The community received its present name circa 1860, and is named after Anna Seguine, a descendant of French Huguenots who were among the South Shore's earliest settlers; this settlement is also responsible for the neighborhood immediately to the southwest of Annadale being named Huguenot, and the Seguine family also lends its name to Seguine Avenue, the principal north-south thoroughfare on the east side of Prince's Bay, the next neighborhood southwest of Huguenot.

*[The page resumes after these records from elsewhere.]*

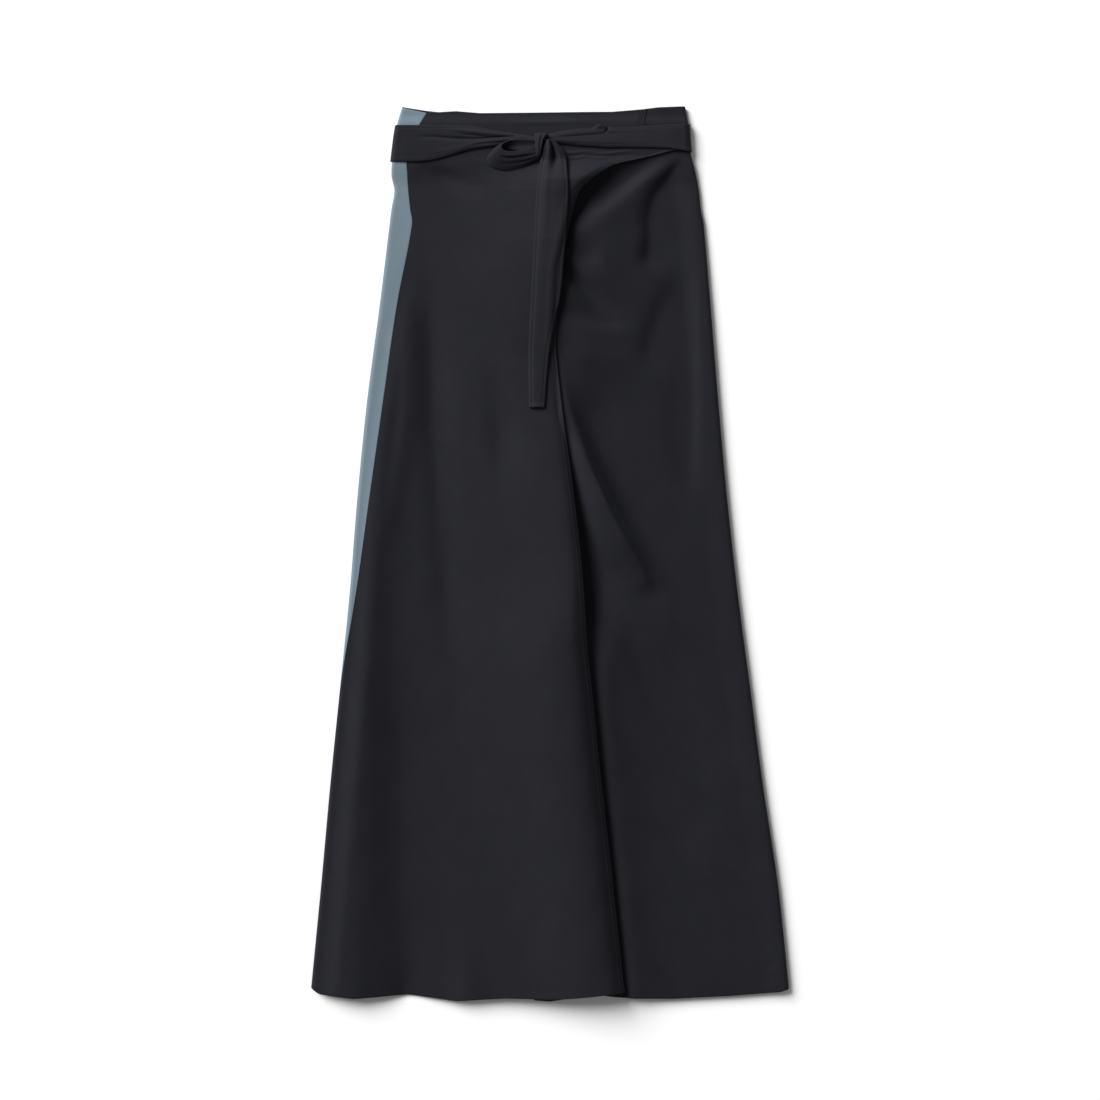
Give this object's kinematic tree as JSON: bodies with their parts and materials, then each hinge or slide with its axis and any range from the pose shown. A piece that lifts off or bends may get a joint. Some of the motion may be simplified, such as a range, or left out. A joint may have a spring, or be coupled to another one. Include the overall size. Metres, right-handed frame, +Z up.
{
  "type": "wrap skirt",
  "caption": "Long dark wrap skirt with a light blue back panel and its own tie belt in a half bow, laid flat.",
  "frame": {"origin": "on the surface that the skirt lies on, under the middle of its outline", "axes": "+Y along the skirt's length towards the waist, +X across it to the wearer's left side as seen from the front, +Z up out of the surface towards the viewer"},
  "size_m": [0.493, 0.9217, 0.0247],
  "materials": {
    "dark_cloth": "matte satin weave, near black navy",
    "blue_cloth": "plain weave, greyed light blue"
  },
  "bodies": {
    "root": {"back_panel": "blue_cloth", "back_facing": "dark_cloth", "under_front": "dark_cloth", "over_front": "dark_cloth", "tie_back": "dark_cloth", "tie_left_wing": "dark_cloth", "tie_right_wing": "dark_cloth", "tie_knot": "dark_cloth", "tie_loop": "dark_cloth", "tie_tail": "dark_cloth"}
  },
  "joints": []
}
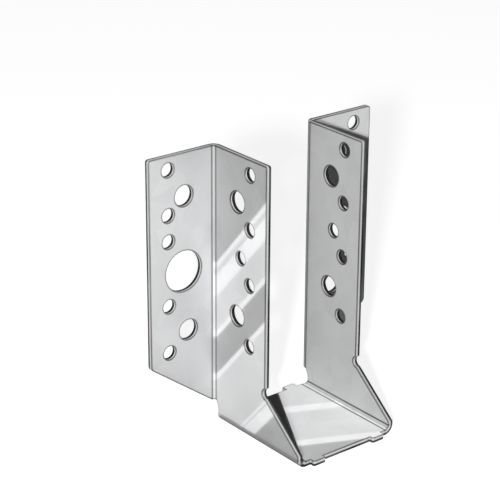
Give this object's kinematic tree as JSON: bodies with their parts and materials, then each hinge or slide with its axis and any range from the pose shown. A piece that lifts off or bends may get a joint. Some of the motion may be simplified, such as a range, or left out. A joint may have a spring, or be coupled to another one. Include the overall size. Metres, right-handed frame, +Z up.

In 1929, immigrants from Spain purchased land along the Annadale shoreline, and founded a settlement that became known as the Spanish Camp, or Spanish Colony. First tents, and later bungalows, were built at the site. The site was purchased and buildings demolished at the end of the 20th century so that several large, upscale homes could be constructed.
Annadale once had abundant woodland, but much of it was cleared in the last three decades of the 20th Century to make room for new homes. However, a city park in the heart of the neighborhood was converted into a wildlife preserve; known as Blue Heron Park Preserve, it covers 222 acres (898,000 m2), much of it consisting of ponds, swamps and small streams which empty into nearby Raritan Bay.
The northwestern part of Annadale is now often regarded as a separate neighborhood known as Arden Heights. Southeast Annadale also harbors its own identity separate from the rest of the neighborhood. This section of Annadale is most often associated with Blue Heron Park.
Korean War Veterans Parkway passes through Annandale.